Disadvantages: The Zener requires current to operate. So this solution is less efficient than using a series regulator.

4. Use 5 silicon diodes in series.

Advantages: Very simple. Very cheap. Good output regulation.

Disadvantages: No input regulation. Consumes quite a bit of board space.

5. Use a Zener diode in series.

Advantages: Very simple. Very cheap. Low parts count.

Disadvantages: No input regulation.

6. Use an adjustable voltage regulator.

Advantages: A fairly inexpensive and conventional approach. Even Radio Shack carries the LM317. Excellent input and output regulation. Temperature and over-current protection. Almost the same efficiency as using a series-regulator (#1, #4, and #5 above).

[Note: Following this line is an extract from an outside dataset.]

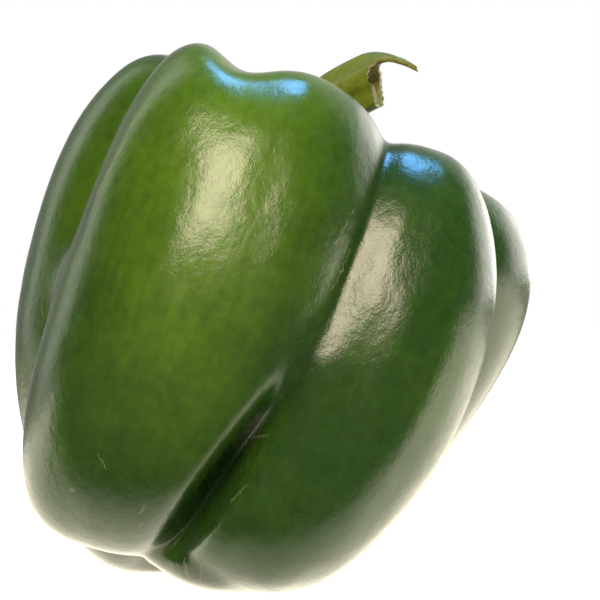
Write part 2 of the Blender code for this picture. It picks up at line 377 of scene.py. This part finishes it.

Disadvantages: You’ll need to add a couple “programming resistors,” plus a protection diode.

7. Use a 1.5 V regulator. One example is the National Semiconductor LP3992.

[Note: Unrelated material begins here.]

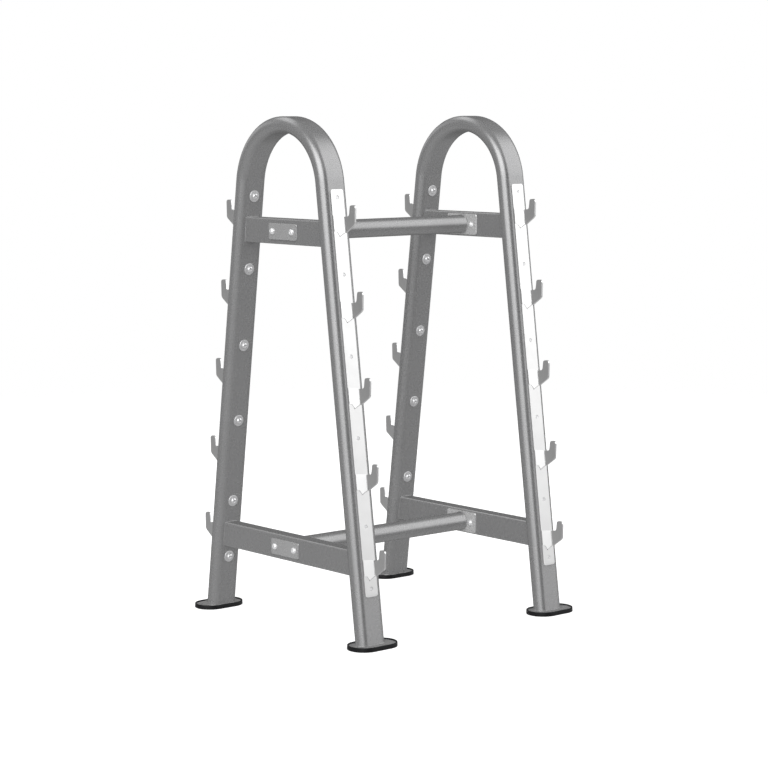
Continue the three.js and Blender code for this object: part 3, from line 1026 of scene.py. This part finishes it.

Advantages: Most precise; the regulator is trimmed to provide a precise 1.5 V. It does not require “programming resistors.”

Disadvantages: Availability may be a problem; you can’t buy this at Radio Shack. Input requirements are somewhat finicky. (The LP3992, for example, doesn’t want to see an input voltage above 5.2 V.) And the package might be surface mount, which means it will be difficult to solder.

8. Switched-mode boost converter.

Advantages: The most efficient approach.

Disadvantages: Complicated. High parts count. Noisy.

Since we’re in GQ:
[nitpick]
Going from 5V to 1.5V involves stepping-down, so it would be a buck converter, not a boost converter.
[/nitpick]

I vote for the LM317. The LM317T has a typical dropout voltage of less than 2 Volts at load currents less than 1 Amp, so going from +5V to +1.5V is fine. The low average current draw of a “tune-on-a-chip” device means that efficiency shouldn’t be an issue.

Of course. :smack: Was typing too fast.

I agree. The LM317 has the best combination of simplicity, efficiency, and regulation. The only way to get more efficient is to implement a switching buck converter. The ADI ADP3050AR would do the trick. Though for this application it may not be warranted; if the load only consumes a few milliamps, I would go with a linear regulator.